Grillo is doing a full-blown Snake Plissken audition here, and frankly, he nails it. He brings a physical weight to the role that makes the stakes feel real. You believe he can survive the night, but you’re never quite sure if he wants to. His reluctance to help the others provides the film’s moral compass, turning a potentially mindless gore-fest into a story about the agonizing choice between personal catharsis and basic human decency. Watching him navigate the chaos makes you realize that the only thing scarier than a man with a gun is a man with a gun and a plan.

A Slasher with a Political Pulse

Scene from The Purge: Anarchy

While the first film hinted at the class dynamics of the Purge, Anarchy shouts them through a megaphone. This is where the franchise found its voice as a satirical funhouse mirror of American anxieties. We see the "New Founding Fathers of America" (NFFA) for what they are—not just religious zealots, but corporate ghouls using the night to "thin the herd" of the poor and uninsured.

The horror mechanics here shift from jump scares to a persistent, grinding dread. There’s a sequence involving a high-end auction where the wealthy bid on the right to hunt "lower-class" citizens in a manicured indoor forest. It’s unsubtle, sure, but in the post-Occupy Wall Street landscape of 2014, it hit like a sledgehammer. Michael Kenneth Williams (forever our Omar from The Wire) pops up as a revolutionary leader, Carmelo, adding a layer of militant resistance that gives the world-building some much-needed teeth. It moved the needle from "scary movie" to "cautionary tale," even if that tale is being told with a $9 million budget and a lot of muzzle flashes.

The Low-Budget Blockbuster Blueprint

Looking back, The Purge: Anarchy is a masterclass in the Blumhouse production model. Produced for a lean $9 million, it looks and feels like it cost five times that. This was right in the middle of that era where digital cinematography was finally losing its "cheap" sheen and starting to capture night scenes with a crisp, terrifying clarity. The way cinematographer Jacques Jouffret uses the orange glow of streetlights and the harsh shadows of alleyways creates an atmosphere that feels like a fever dream.

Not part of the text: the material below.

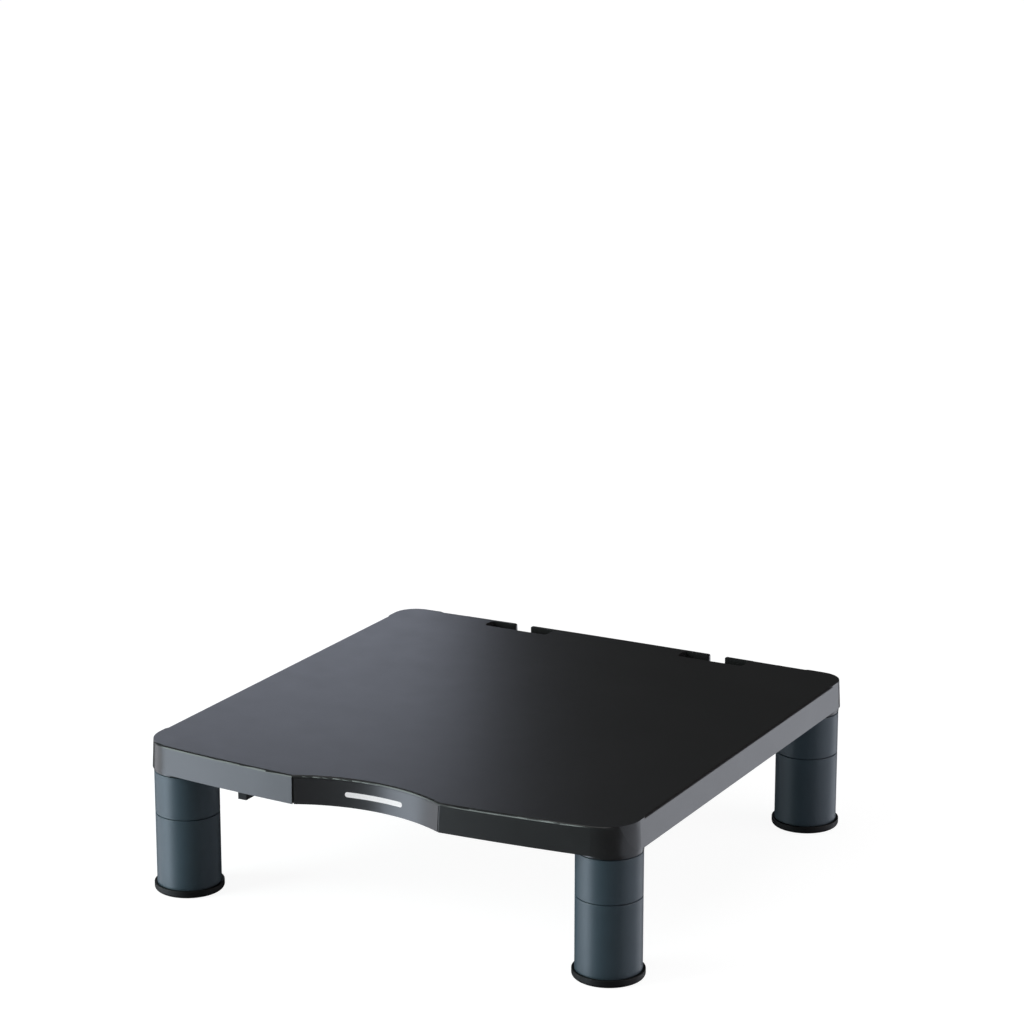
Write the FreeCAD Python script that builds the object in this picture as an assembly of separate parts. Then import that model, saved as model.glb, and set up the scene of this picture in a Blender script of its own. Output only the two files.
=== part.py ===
import FreeCAD, Part
import math
import os
from FreeCAD import Vector

# Monitor riser: a flat moulded deck on four legs, each leg a stack of two column sections and a foot
# cap. Millimetres, +Z up, +Y towards the back. The origin is on the desk, under the middle of the deck.

# ---- Driving dimensions -------------------------------------------------------------------------

# Deck
DECK_WIDTH = 340.0          # across X, at the foot of the skirt
DECK_DEPTH = 346.0          # from the corners of the recess to the middle of the back edge, at the foot
TOTAL_HEIGHT = 101.0        # desk to deck top, with both sections in each leg
SKIRT_HEIGHT = 18.1
SKIRT_DRAFT = 0.9           # the skirt leans out by this much from top to bottom
FRONT_RADIUS = 1250.0       # the front edge is one shallow bow
BACK_RADIUS = 5400.0        # the back edge bows even less
CORNER_FRONT = 24.5         # corner radii at the foot of the skirt
CORNER_BACK = 17.5
TOP_EDGE_RADIUS = 1.5
PLATE = 3.0                 # thickness of the deck's top
WALL = 2.6                  # thickness of the skirt
RIB = 1.8
RIB_PITCH = 28.0
RIB_COUNT = 5               # ribs on each side of the middle one, both ways
RIB_LIFT = 1.0              # the ribs stop this far above the foot of the skirt

# Front recess and its fascia, with the recess measured at the foot of the skirt
RECESS_HALF_WIDTH = 51.2
RECESS_DEPTH = 12.4
RECESS_DRAFT = 1.0
RECESS_CORNER_RADIUS = 0.5
FASCIA_THICKNESS = 2.0
FASCIA_END_LAND = 0.35      # skirt left between the fascia's end and the recess corner
FASCIA_GAP = 0.15           # between the panel's top edge and the deck
FASCIA_END_GAP = 0.7        # a thin dark line at each end of the panel
FASCIA_TOP_LAND = 1.7       # deck edge left above the fascia
PEG_RADIUS = 2.0
PEG_SPREAD = 30.0
PEG_PROUD = 1.5             # how far a peg shows behind the wall
PEG_CLEARANCE = 0.05
FASCIA_BACK_GAP = 0.05      # between the panel and the wall behind it

# Cable slots at the back
SLOT_CENTRE = 74.4
SLOT_LENGTH = 48.6
SLOT_WIDTH = 11.8
SLOT_LIP = 3.6              # back skirt left behind the slot
NOTCH_WIDTH = 11.6
SLOT_WALL = 2.2
BURY = 0.5                  # a wall under the deck reaches this far into its plate
LIP_END_RADIUS = 1.2

# Legs
LEG_X = 149.2
LEG_SPACING_Y = 292.2
LEG_SHIFT_Y = 4.9           # the legs sit this far behind the middle of the deck
COLUMN_RADIUS = 20.45
COLLAR_RADIUS = 20.75       # where the deck's leg socket meets the foot of the skirt
COLLAR_TIP_RADIUS = 20.6    # at the socket's lower rim
UPPER_HEIGHT = 28.2
LOWER_HEIGHT = 50.0
SPIGOT_RADIUS = 17.0
SPIGOT_HEIGHT = 14.0
SPIGOT_WALL = 2.4
SPIGOT_LEAD = 1.0
FIT_CLEARANCE = 0.3         # round the spigots
SEAT_GAP = 0.05             # between seated shoulders
SOCKET_DEPTH = 15.0
BORE_LEAD = 0.4             # chamfer at the mouth of each bore
SHOULDER = 3.0              # thickness of a section's shoulder ring
EDGE_ROUND = 0.6            # of each section's shoulder
SHADOW_HEIGHT = 0.5         # the dark line at each joint is a shallow step
SHADOW_DEPTH = 0.9

# Foot caps
FOOT_RADIUS = 22.25
FOOT_HEIGHT = 5.1
FOOT_FLOOR = 1.6
FOOT_BOTTOM_ROUND = 2.2
FOOT_LIP_ROUND = 0.5
FOOT_PLUG_HEIGHT = 12.0
TREAD_DEPTH = 0.5
TREAD_WIDTH = 1.6
TREAD_RADII = (8.0, 14.0)

# Cable hook
HOOK_X = -98.0
HOOK_FRONT_Y = -156.4
HOOK_BOTTOM_Z = 72.4
HOOK_WIDTH = 6.0
HOOK_THICKNESS = 3.0
HOOK_THROAT = 8.0
HOOK_EDGE_ROUND = 0.8
HOOK_TIP_HEIGHT = 6.0
HOOK_POCKET_WALL = 2.0
HOOK_POCKET_CLEARANCE = 0.1
HOOK_TOP_Z = 94.0

# Modelling aids
CUT_OVER = 1.0              # a cutter reaches this far past what it cuts
TOLERANCE = 0.01            # for picking out edges
TALL_EDGE = 0.75 * SKIRT_HEIGHT
CORNER_SEARCH = 1.5         # how far a leaning corner edge may be from its place at the foot

# ---- Worked out from those ----------------------------------------------------------------------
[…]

Scene from The Purge: Anarchy

The film's commercial success was staggering, pulling in over $111 million worldwide. It proved that audiences weren't just interested in the "what if" of the Purge; they were invested in the "how." It launched a legitimate franchise that survived for years across sequels and a TV show. The masks, specifically the "God" mask worn by one of the lead hunters, became instant Halloween staples, cementing the film's place in the visual lexicon of 2010s horror. It’s a rare sequel that doesn't just repeat the original, but fundamentally understands why the original didn't quite work and fixes the engine while driving at 90 miles per hour.

7.5 /10

Must Watch

The Purge: Anarchy is the definitive entry in the series because it embraces the beautiful absurdity of its premise. It trades the cheap jump scares of its predecessor for a relentless, "Escape from New York" energy that keeps your heart rate elevated for the full 103 minutes. It’s not a "masterpiece" of high cinema, but it is an exceptionally effective piece of pulp storytelling. If you’re looking for a film that captures the specific, paranoid energy of the early 2010s while delivering some of the most satisfying "anti-hero" action of the decade, this is your stop. Just make sure your doors are locked before the sirens start.